Many Soviet Armenian writers who flourished in the first half of the twentieth century were survivors of the Armenian Genocide. Several of them were from Van, and one of them, famous and infamous for different reasons, was Nairi Zarian.
His actual name was Hayastan Yeghiazarian. He was born on December 31, 1900, in the village of Kharagonis, in the province of Van. He was a fifteen-year-old boy in 1915, among the survivors of the first phase of massacres in the surroundings of Van around the time of the self-defense of the city against Ottoman regular forces (April-May 1915). Van was saved by the arrival of Russian troops and Armenian volunteers, which were ordered to retreat in July. The Armenian civilians took refuge in the Caucasus and young Hayastan was among them. From 1915-1921 he lived in orphanages of Dilijan and Yerevan, where he received his initial education. He published his first poem in 1918.
He met poet Yeghishe Charents around this time, who shortened his long name. “Hayastan” became the poetic name for Armenia, “Nairi,” and abbreviated “Yeghiazarian” into “Zarian.” Nairi Zarian graduated from the Diocesan School of Yerevan and, in 1927, from the School of History and Literature of Yerevan State University. In 1933 he finished graduate school in literature at the State Academy of Art Sciences of Leningrad (now St. Petersburg).
Zarian entered the literary fray in the 1920s, while Soviet Armenian literature confronted the winds of modernization brought by “proletarian” literature, which would be soon crushed by state control that would lead to Stalinism. He published his first collection of poetry in 1926. In the 1920s and 1930s he was on the editorial board of several short-lived literary periodicals, such as Grakan dirkerum and Grakan serund, and his literary positions would be characterized by their intense politicization. He first became noted by his poem “Rushan’s Rock” (1930), which depicted “the socialist resistance of an Armenian village.”
After the rise of Stalin to power, Zarian aligned himself entirely with power. His poem “Stalin” earned him the Lenin State Prize in 1935. After the death of Aghasi Khanjian, First Secretary of the Communist Party of Armenia, in July 1936, he set himself to denounce the so-called “nationalist and Trotskyist” tendencies of some of Khanjian’s protégés and the best writers of the time, like Charents, Axel Bakunts, and many others, in an article published a week later. He concluded it with the following statement: “The real, true way for the literature of Soviet Armenia is the road of Socialist Realism, the road of people’s brotherhood and a society without classes, the road of Lenin and Stalin.” Zarian’s active role in 1936-1937, when the main names of the Soviet Armenian intelligentsia were arrested, shot, or sent to Siberia with trumped-up charges of conspiratorical or ideological deviation, earned him powerful criticism after the death of Stalin (1953). Nevertheless, in 1937 he was arrested, but he saved himself by writing the novel Hatsavan about the collectivization of the economy, executed by Stalin in the early 1930s.
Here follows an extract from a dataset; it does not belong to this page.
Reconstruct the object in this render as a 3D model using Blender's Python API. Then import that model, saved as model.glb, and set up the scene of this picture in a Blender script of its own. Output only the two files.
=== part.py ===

During World War II, when nationalism was briefly conflated with Soviet patriotism, Zarian followed through with works of this kind. Some of his patriotic poems, as well as his play in verse Ara the Beautiful (1944), earned him recognition. He was president of the Armenian Writers Union from 1944-1946, and from 1951-1958 he was deputy of the Soviet Supreme of Armenia and president of the Armenian Committee for the Defense of Peace.
Nevertheless, after 1953 he gradually lost his influence in literary life, although he continued publishing books of poetry and prose until the end of his life. In a meeting of the Writers Union about the cult of personality during Stalin’s time, the writers debated violently, with accusations flying from one to the other. Nairi Zarian reportedly said in his own defense: “Even Isahakian gave tribute to Stalin’s glorification.” Avetik Isahakian (1875-1957), who was president of the Union since 1946 and a well-known name in Armenian poetry, responded: “Comrade Nairi just spoke about tribute. I suggest: let’s take back those tributes from my writings and Nairi’s writings, and see what remains underneath…”
Nairi Zarian passed away in Yerevan on July 11, 1969. A street in the Armenian capital carries his name.